I try to sing to it to calm it down. I sing in Japanese, because I'm sort of embarrassed to sing in English. I sing something Master Splinter used to sing to us when we were little. I know that alone won't be enough, this kid has been through hell.

It seems like an agonizingly slow time, and yet almost no time at all. All of a sudden it is quiet. I think I might have even been asleep or something, the next thing I know I have stopped singing and the kid stopped crying. For the first time I am conscious of Endram`e standing next to me, trying to nuzzle the child. Simon is not there at first, but he arrives with warm, wet cloth, which we use to clean the wound and rest of the body so we can check for other injuries. There are no others. The cloth also serves to wrap the kid in and help ease the shock. As long as it is pretty stable, I have Simon gather supplies for me, and I mend the cut while he rubs its wrists and watches its vital signs. I don't know what to use to treat it for infection, but Endram`e finds me some herbs he assures me will work, so I apply them under the new bandage. The kid didn't say a word, not so much as a wince the whole time, it seemed to have understood that we were helping. It now stares at us wide eyed, but the breathing and trembling eases.

"You.You're n-not my D-daddy, are you? Are y-you back alive? Or, or am I d-dead?"

"I'm your uncle Michelangelo. What's your name?"

"Shiitake."

"Shiitake, I am your brother Endram`e. We share the same mother."

At the mention of brother, Shiitake glances over at his still siblings. We should really take him out of here.

"Where's my momma?" he asks quietly.

"I don't know", Endram`e answers.

It's probably not a good sign that the mother isn't here. If that heart- rending wailing didn't bring her back here, well.

"You'll have to come with us", I explain to him (I had concluded it was a boy, but I could still be proven wrong).

"Yes. We need to leave here, it is still dangerous."

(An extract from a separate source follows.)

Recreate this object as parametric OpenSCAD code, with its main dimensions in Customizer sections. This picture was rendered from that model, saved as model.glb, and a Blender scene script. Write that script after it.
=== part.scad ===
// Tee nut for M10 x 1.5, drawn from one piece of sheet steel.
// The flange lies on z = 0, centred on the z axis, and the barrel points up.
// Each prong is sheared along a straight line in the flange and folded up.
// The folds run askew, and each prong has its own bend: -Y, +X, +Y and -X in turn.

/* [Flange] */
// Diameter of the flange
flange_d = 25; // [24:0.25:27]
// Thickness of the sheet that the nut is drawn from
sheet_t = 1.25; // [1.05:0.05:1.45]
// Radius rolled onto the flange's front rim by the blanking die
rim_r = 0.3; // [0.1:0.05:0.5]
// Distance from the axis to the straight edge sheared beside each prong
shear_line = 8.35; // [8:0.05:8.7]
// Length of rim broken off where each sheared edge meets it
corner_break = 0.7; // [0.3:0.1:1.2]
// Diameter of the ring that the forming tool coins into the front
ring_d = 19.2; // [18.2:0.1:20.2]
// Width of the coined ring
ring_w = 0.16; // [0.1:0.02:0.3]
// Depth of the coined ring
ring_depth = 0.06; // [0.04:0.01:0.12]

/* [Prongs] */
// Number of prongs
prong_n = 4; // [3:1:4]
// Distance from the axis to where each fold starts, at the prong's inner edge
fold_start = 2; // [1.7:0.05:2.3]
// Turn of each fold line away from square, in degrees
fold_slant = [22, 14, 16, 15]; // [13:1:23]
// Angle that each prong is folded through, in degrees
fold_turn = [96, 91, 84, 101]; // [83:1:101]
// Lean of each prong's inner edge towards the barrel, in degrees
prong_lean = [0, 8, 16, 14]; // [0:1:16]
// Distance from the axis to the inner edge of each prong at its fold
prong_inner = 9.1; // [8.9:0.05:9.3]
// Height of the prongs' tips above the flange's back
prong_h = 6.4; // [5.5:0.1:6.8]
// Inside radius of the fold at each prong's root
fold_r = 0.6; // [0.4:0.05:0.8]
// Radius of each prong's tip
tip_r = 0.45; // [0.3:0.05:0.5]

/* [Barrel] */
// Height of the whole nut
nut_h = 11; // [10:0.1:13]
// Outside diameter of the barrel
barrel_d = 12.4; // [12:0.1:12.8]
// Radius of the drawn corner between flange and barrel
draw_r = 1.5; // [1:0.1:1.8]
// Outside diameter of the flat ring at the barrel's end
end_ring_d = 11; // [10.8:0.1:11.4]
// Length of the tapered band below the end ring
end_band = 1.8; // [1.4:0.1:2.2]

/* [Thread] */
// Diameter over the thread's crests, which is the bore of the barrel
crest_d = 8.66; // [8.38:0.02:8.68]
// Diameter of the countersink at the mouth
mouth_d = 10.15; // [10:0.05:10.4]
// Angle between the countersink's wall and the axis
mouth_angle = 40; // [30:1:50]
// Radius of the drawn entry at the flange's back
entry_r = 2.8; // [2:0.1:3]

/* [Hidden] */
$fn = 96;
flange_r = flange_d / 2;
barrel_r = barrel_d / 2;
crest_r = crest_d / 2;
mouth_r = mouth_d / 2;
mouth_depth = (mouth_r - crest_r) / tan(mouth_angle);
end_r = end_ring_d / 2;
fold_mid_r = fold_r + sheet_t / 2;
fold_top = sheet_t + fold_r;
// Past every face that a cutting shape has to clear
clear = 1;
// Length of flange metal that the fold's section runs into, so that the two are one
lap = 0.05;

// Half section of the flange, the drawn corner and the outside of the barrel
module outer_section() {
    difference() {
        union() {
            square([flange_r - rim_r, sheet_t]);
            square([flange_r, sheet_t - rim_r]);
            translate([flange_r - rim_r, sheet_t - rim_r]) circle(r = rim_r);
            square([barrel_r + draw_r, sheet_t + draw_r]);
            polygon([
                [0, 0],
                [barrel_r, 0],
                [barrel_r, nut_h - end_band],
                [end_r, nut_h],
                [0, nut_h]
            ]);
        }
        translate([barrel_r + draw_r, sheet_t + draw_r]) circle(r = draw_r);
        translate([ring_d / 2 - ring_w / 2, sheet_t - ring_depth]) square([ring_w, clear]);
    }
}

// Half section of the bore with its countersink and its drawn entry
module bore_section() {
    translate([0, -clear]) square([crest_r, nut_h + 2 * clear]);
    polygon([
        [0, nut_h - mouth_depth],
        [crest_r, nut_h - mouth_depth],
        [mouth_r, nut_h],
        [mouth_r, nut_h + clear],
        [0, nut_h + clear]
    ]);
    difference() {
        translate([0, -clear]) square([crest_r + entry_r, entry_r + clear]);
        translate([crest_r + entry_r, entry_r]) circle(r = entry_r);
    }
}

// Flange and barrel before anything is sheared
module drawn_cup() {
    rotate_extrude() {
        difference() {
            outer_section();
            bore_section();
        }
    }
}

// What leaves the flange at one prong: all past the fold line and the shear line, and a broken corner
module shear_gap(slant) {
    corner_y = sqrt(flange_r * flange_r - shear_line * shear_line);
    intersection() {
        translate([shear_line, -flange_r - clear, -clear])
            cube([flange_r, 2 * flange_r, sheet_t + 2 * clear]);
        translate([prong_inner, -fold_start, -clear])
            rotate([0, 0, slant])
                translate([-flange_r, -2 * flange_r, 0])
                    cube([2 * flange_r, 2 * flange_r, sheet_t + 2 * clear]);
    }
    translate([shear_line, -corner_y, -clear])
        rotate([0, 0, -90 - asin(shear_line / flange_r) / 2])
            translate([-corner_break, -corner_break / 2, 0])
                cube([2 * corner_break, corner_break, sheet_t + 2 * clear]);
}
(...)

"Where?" Shiitake asks, giving another glance at his siblings.

"Away. Come, all of us."

I pick Shiitake up and cradle him in my arms while I gracefully mount Endram`e again. This time I do it right on the first try. This is because I am Michelangelo once more. Simon gets on behind me.

"I knew you'd come back some day", he tells me as we gallop away.

Guess he's a lot more perceptive than I thought.